>>>
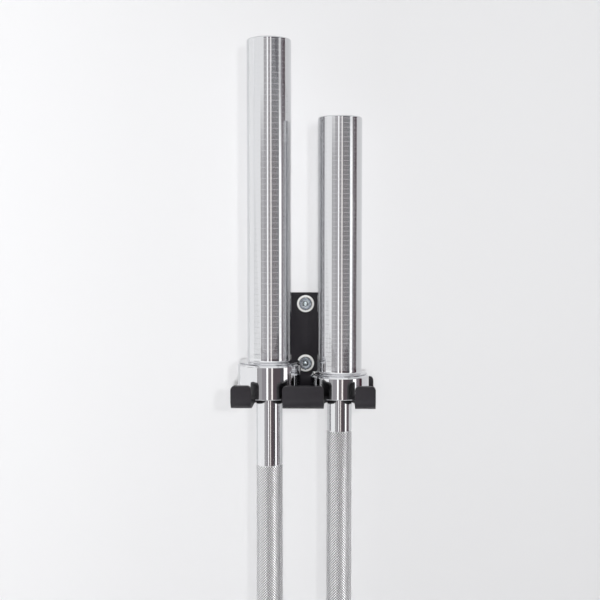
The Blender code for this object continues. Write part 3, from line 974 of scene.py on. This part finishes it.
class Knurling:
    """Flat-topped diamonds between two families of grooves, round one stretch of a shaft.

    The stretch is divided into columns round it and rows down it. Grooves cross where
    column + row is even, and diamonds centre where it is odd.
    """

    def __init__(self, radius, length):
        self.radius = radius
        self.length = length
        self.columns = 2 * round(math.tau * radius / DIAMOND_WIDTH)
        self.rows = 2 * round(length / DIAMOND_LENGTH)
        self.points = []
        self.faces = []
        self.crossing = {}

    def point(self, radius, column, row):
        """Adds a point, and gives its number."""
        angle = math.tau * column / self.columns
        height = -self.length * row / self.rows
        self.points.append((radius * math.cos(angle), radius * math.sin(angle), height))
        return len(self.points) - 1

    def cross_grooves(self):
        valley = self.radius - KNURL_DEPTH
        for row in range(self.rows + 1):
            for column in range(row % 2, self.columns, 2):
                self.crossing[column, row] = self.point(valley, column, row)

    def add_diamond(self, column, row):
        around = ((column, row - 1), (column - 1, row), (column, row + 1), (column + 1, row))
        top = self.radius + KNURL_RAISE
        tops = []
        for c, r in around:
            step_c = column + (c - column) * DIAMOND_TOP
            step_r = row + (r - row) * DIAMOND_TOP
            tops.append(self.point(top, step_c, step_r))
        corners = [self.crossing[c % self.columns, r] for c, r in around]
        self.faces.append(tuple(tops))
        for k in range(4):
            n = (k + 1) % 4
            self.faces.append((corners[k], corners[n], tops[n], tops[k]))

    def close_end(self, row, step):
        """Fills the notches of the first or last row, down to a ring in the shaft's seat.
        A step leads from that row into the stretch."""
        inner = self.radius - KNURL_SEAT + KNURL_SEAT_GAP
        ring = {column: self.point(inner, column, row) for column in range(0, self.columns, 2)}
        for column in ring:
            beyond = (column + 2) % self.columns
            here, there = self.crossing[column, row], self.crossing[beyond, row]
            tip = self.crossing[column + 1, row + step]
            a, b = ring[column], ring[beyond]
            if step == 1:
                self.faces += [(here, tip, there), (here, there, b, a)]
            else:
                self.faces += [(here, there, tip), (here, a, b, there)]
        return ring

    def add_bore(self, upper, lower):
        for column in upper:
            beyond = (column + 2) % self.columns
            self.faces.append((upper[column], upper[beyond], lower[beyond], lower[column]))

    def mark_crests(self, mesh):
        """Gives tops and ends a 1 and grooves a 0, which the material turns into painted
        highlight and painted shade.
        """
        crests = mesh.attributes.new("crest", "FLOAT", "POINT")
        for vert, crest in zip(mesh.vertices, crests.data):
            at_end = vert.co.z > -KNURL_END_BAND or vert.co.z < KNURL_END_BAND - self.length
            crest.value = 1.0 if at_end or vert.co.xy.length > self.radius else 0.0

    def build(self, name):
        self.cross_grooves()
        for row in range(1, self.rows):
            for column in range((row + 1) % 2, self.columns, 2):
                self.add_diamond(column, row)
        upper = self.close_end(0, 1)
        lower = self.close_end(self.rows, -1)
        self.add_bore(upper, lower)
        mesh = bpy.data.meshes.new(name)
        mesh.from_pydata(self.points, [], self.faces)
        self.mark_crests(mesh)
        smooth(mesh, SHARP_KNURL)
        return mesh


def make_knurling(bar):
    names = ["upper_outer", "upper_inner", "centre", "lower_inner", "lower_outer"]
    if CENTRE_KNURL_HALF[bar.side] is None:
        names.remove("centre")
    for name, (upper, lower) in zip(names, knurl_stretches(bar)):
        mesh = Knurling(bar.grip, lower - upper).build(f"{bar.side}_{name}_knurling")
        obj = new_object(mesh.name, mesh)
        obj.location = (bar.x, bar.y, bar.face - upper)
        dress(obj, MATERIALS["grip_chrome"], bar.side + "_bar", bar.side + "_shaft")


# Room, light and camera

# The wall's paint carries painted light, paling towards the left and the top: (x, tone)
# across it, its fall per metre and how much bluer than grey it is
WALL_PAINTED_LIGHT = [(-0.36, 0.906), (-0.20, 0.826), (-0.10, 0.786), (0.09, 0.728), (0.33, 0.726)]
WALL_PAINTED_FALLOFF = 0.08
WALL_BLUE = 1.014
WALL_ROUGHNESS = 0.45

# The floor's tone, and how much lighter the camera sees it
FLOOR_TONE = 0.80
FLOOR_LIFT = 0.30
FLOOR_ROUGHNESS = 0.6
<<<
_The request_
Write out exactly, please, the lines beginning at the start of the material and ending with the line that holds "self.crossing[column, row] = self.point(valley, column, row)", both included.

_Answer to the problem_
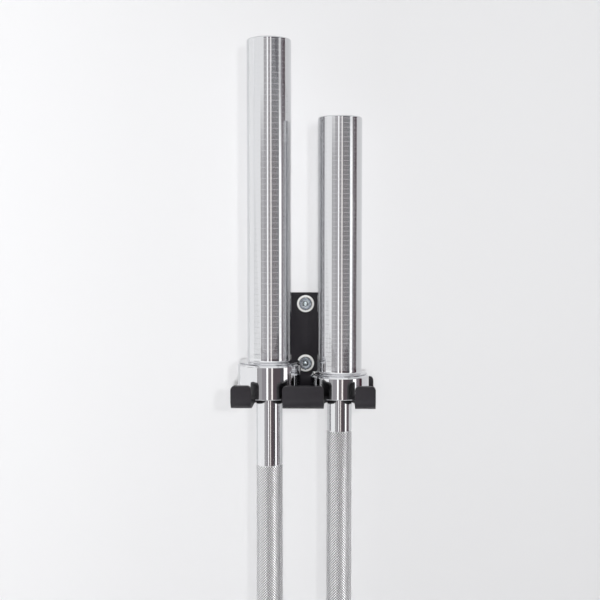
The Blender code for this object continues. Write part 3, from line 974 of scene.py on. This part finishes it.
class Knurling:
    """Flat-topped diamonds between two families of grooves, round one stretch of a shaft.

    The stretch is divided into columns round it and rows down it. Grooves cross where
    column + row is even, and diamonds centre where it is odd.
    """

    def __init__(self, radius, length):
        self.radius = radius
        self.length = length
        self.columns = 2 * round(math.tau * radius / DIAMOND_WIDTH)
        self.rows = 2 * round(length / DIAMOND_LENGTH)
        self.points = []
        self.faces = []
        self.crossing = {}

    def point(self, radius, column, row):
        """Adds a point, and gives its number."""
        angle = math.tau * column / self.columns
        height = -self.length * row / self.rows
        self.points.append((radius * math.cos(angle), radius * math.sin(angle), height))
        return len(self.points) - 1

    def cross_grooves(self):
        valley = self.radius - KNURL_DEPTH
        for row in range(self.rows + 1):
            for column in range(row % 2, self.columns, 2):
                self.crossing[column, row] = self.point(valley, column, row)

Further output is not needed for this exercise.